Terror Tales of Cornwall begins with an ill-advised excavation of the Blood on Satan’s Claw variety. Mark Morris’ ‘We Who Sing Beneath The Ground’ is a competent look at a local legend, but he’s not at his imaginative best and the sinister tumbledown farm location is a bit lacking in novelty. Ray Cluley – increasingly a writer to watch – hands in a characteristically original piece about painting and insanity, ‘In the Light of Saint Ives’, though I felt the story could’ve been set anywhere with good painting light, and the location didn’t really come to life for me (the story’s interest lies more in its psychological study of a fraught sibling relationship and the darker side of the artistic impulse.)
The third time’s the charm, however, because next Finch brings out the big guns. Reggie Oliver, now pretty much my favourite short story writer in the world, impresses yet again with ‘Trouble At Botathan’ (presumably not to be confused with R.S. Hawker’s ‘The Botathen Ghost’, unless the allusion is deliberate!) Like many of Oliver’s stories, this one is set in a nest of privilege, as we join a bunch of Oxbridge types on a summer retreat to a big house in the “strange, wild, choppy countryside” near Bodmin Moor. There’s a haunted wood, and some very nasty secrets coming to light when the narrator finds a young woman’s diary in the house, but a mere description of the plot can’t prepare you for the experience of reading this. The theme is mental disintegration and the loss or corruption of the self, and even those familiar with Oliver’s unparalleled mastery of style should be wowed by the way he actually manages to make the reader feel as if they themselves are falling apart. The initial vibe of sultry Westcountry backwoods menace gives way to something much more unusual, quite unique in fact.
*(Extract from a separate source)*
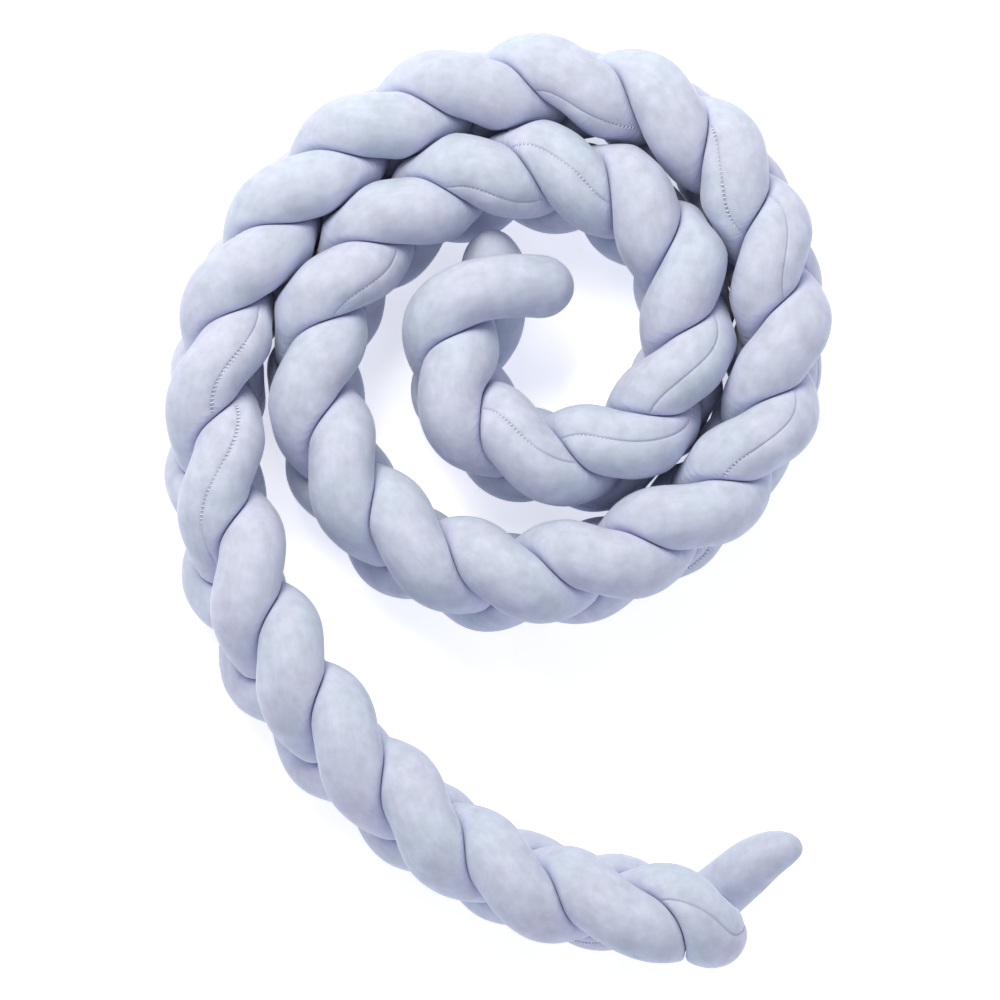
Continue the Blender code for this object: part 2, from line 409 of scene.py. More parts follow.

And there’s more good news for fans of Oliver: another story in the anthology, Mark Samuels’ ‘Moon Blood-Red, Tide Turning’ is a deliberate tribute to Oliver, and in particular his stories set in and around the world of the theatre, which tend to be even more perverse and disorienting than his other stuff. As Samuels’ style is usually quite different, I was pleasantly surprised by what a good job he does of channelling all the things that make Oliver’s stories so enjoyable. This tale is well worth reading even if you’ve never heard of Oliver.
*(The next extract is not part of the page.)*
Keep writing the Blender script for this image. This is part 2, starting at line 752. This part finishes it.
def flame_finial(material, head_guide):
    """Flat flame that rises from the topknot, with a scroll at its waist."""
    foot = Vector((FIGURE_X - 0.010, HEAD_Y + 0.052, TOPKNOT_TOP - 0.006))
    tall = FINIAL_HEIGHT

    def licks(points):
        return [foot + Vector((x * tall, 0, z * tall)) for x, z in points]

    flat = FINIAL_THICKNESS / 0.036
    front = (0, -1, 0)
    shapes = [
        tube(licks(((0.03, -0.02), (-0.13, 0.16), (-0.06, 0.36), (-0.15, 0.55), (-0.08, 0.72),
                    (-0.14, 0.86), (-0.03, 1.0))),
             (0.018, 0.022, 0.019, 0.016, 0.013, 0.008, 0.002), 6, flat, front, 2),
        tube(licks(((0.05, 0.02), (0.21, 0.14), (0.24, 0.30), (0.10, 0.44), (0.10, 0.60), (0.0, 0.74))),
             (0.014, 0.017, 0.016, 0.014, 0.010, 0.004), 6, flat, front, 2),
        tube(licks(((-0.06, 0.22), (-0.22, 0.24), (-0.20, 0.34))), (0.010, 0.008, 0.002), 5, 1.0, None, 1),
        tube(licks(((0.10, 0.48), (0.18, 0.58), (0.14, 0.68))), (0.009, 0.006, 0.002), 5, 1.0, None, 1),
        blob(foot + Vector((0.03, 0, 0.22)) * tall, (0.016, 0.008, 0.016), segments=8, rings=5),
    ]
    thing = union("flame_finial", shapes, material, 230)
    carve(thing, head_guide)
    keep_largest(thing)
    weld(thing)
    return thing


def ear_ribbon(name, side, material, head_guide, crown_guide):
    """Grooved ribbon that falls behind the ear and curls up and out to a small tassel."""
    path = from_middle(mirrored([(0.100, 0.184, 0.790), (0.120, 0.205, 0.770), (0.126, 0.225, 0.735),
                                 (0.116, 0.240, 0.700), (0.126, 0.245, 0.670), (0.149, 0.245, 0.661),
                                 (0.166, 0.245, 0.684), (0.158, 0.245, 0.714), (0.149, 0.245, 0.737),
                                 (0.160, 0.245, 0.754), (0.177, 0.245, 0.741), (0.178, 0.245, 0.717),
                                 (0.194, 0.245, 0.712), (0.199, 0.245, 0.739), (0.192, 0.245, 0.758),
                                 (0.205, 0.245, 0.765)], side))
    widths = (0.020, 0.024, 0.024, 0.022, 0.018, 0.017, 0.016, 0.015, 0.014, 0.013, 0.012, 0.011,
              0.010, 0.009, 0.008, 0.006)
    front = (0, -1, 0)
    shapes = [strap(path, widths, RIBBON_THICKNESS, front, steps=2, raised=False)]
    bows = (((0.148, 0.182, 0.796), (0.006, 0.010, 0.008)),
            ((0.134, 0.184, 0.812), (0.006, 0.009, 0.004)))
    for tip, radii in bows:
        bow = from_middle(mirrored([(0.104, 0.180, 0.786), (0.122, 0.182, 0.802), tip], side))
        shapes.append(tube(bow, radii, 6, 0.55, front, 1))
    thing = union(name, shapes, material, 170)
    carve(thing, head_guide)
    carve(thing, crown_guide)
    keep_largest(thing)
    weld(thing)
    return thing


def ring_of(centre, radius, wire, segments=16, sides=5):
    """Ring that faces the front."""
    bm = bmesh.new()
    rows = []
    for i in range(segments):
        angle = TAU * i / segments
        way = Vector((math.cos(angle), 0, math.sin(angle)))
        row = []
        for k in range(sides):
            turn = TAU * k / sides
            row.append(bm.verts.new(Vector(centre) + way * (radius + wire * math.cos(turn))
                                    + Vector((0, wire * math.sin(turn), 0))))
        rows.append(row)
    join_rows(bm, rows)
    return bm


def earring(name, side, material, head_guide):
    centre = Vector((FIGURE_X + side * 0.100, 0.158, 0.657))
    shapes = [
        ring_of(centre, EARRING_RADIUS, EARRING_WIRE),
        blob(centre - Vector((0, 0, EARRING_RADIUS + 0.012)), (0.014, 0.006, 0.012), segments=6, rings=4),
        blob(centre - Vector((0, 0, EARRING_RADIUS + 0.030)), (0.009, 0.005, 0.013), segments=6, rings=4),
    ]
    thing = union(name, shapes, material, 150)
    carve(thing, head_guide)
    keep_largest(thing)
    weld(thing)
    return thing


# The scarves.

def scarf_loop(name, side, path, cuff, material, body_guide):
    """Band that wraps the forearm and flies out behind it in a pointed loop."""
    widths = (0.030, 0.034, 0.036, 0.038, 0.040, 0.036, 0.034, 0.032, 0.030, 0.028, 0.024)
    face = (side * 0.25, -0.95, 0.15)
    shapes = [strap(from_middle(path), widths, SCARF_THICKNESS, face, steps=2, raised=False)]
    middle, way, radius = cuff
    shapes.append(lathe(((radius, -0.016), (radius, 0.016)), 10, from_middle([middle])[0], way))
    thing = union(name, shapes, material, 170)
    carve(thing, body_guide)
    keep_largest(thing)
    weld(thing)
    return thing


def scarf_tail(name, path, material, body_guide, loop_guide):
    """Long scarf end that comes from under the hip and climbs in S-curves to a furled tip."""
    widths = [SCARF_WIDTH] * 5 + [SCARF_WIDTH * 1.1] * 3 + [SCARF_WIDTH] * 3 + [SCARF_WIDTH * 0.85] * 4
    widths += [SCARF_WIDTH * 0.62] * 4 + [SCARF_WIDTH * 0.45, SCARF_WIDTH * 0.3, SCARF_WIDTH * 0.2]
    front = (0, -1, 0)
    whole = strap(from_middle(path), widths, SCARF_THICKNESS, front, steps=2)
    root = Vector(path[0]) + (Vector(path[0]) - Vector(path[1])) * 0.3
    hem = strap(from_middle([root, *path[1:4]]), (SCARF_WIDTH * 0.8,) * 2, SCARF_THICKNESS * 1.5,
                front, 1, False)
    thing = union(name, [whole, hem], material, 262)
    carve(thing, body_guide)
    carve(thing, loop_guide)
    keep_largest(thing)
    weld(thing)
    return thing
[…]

John Whitbourn is another writer whose Binscombe Tales have established him as a heavyweight in the world of short fiction. ‘Mebyon versus Suna’ features a heftier dose of comedy than usual, which felt like a bit of a shame considering how very good Whitbourn can be at delivering scares. However, I commend his willingness to grapple with some proper Cornish material. The story is a scathing satire on the blood-and-soil Cornish nationalism that has become popular in recent years, and the matrix of pseudo-Celtic sentiment that incubated it. Though the humour is not particularly subtle, there is some incisive commentary on the way the well-meaning celebration of regional diversity has been increasingly hijacked by peddlers of a grim kind of cultural exceptionalism that looks suspiciously like xenophobia and, dare we say it, fascism. At the time of going to press, Cornwall is pretty much the epicentre of this trend, and it was high time someone took a swipe at its proponents. Though you could argue that this anthology is itself part of the problem, since it follows the age-old pattern of overlooking the weird heritage of other Westcountry counties in favour of Cornwall! Unless, of course, a Terror Tales of the South West is in the works…
Considering the state of horror fiction nowadays, I expected this anthology to be more or less wall-to-wall folk horror, but it’s actually quite surprising how few stories of this kind appear. In fact the only really convincing one is a reprint, Paul Finch’s own ‘The Old Traditions Are The Best’, starring one of Cornwall’s best instances of weirdness, the ‘Obby ‘Oss procession at Padstow. There are, however, a number of tales that justify the decision to veer away from the obvious. Mark Valentine’s ‘The Uncertainty of All Earthly Things’ could at a pinch be described as folk horror, as it deals with mystical entities latent in the landscape around Carn Euny, but it also owes a lot to the antiquarian ghostly tale, with its church and museum setting. It’s an ambiguous, charming tale reminiscent of Valentine’s earlier Ralph Tyler stories, and if you like it then I strongly recommend you check out his collection Herald of the Hidden. And there is more ecclesiastical unease from Kate Farrell, whose ‘His Anger Was Kindled’ is an imaginative treatment of the topical problem of declining church attendance in rural parishes.
Altogether there are definitely enough quality stories here to justify the purchase price of this affordable paperback, and of course Finch has interspersed the fiction with his usual accounts of the region’s supernatural history, including my personal favourite cryptid, the Owlman of Mawnan. This creature made a memorable appearance in Monstrum! A Wizard’s Tale, the autobiography of Westcountry-based wizard, cryptozoologist and sometime hoax-puller Tony ‘Doc’ Shiels, and I’d like to take this opportunity to recommend his book. It fascinated me as a child and when I re-read it a few years ago it was still engrossing. No belief in the paranormal is necessary to enjoy it, either: an interest in the weird history of Britain is more than enough.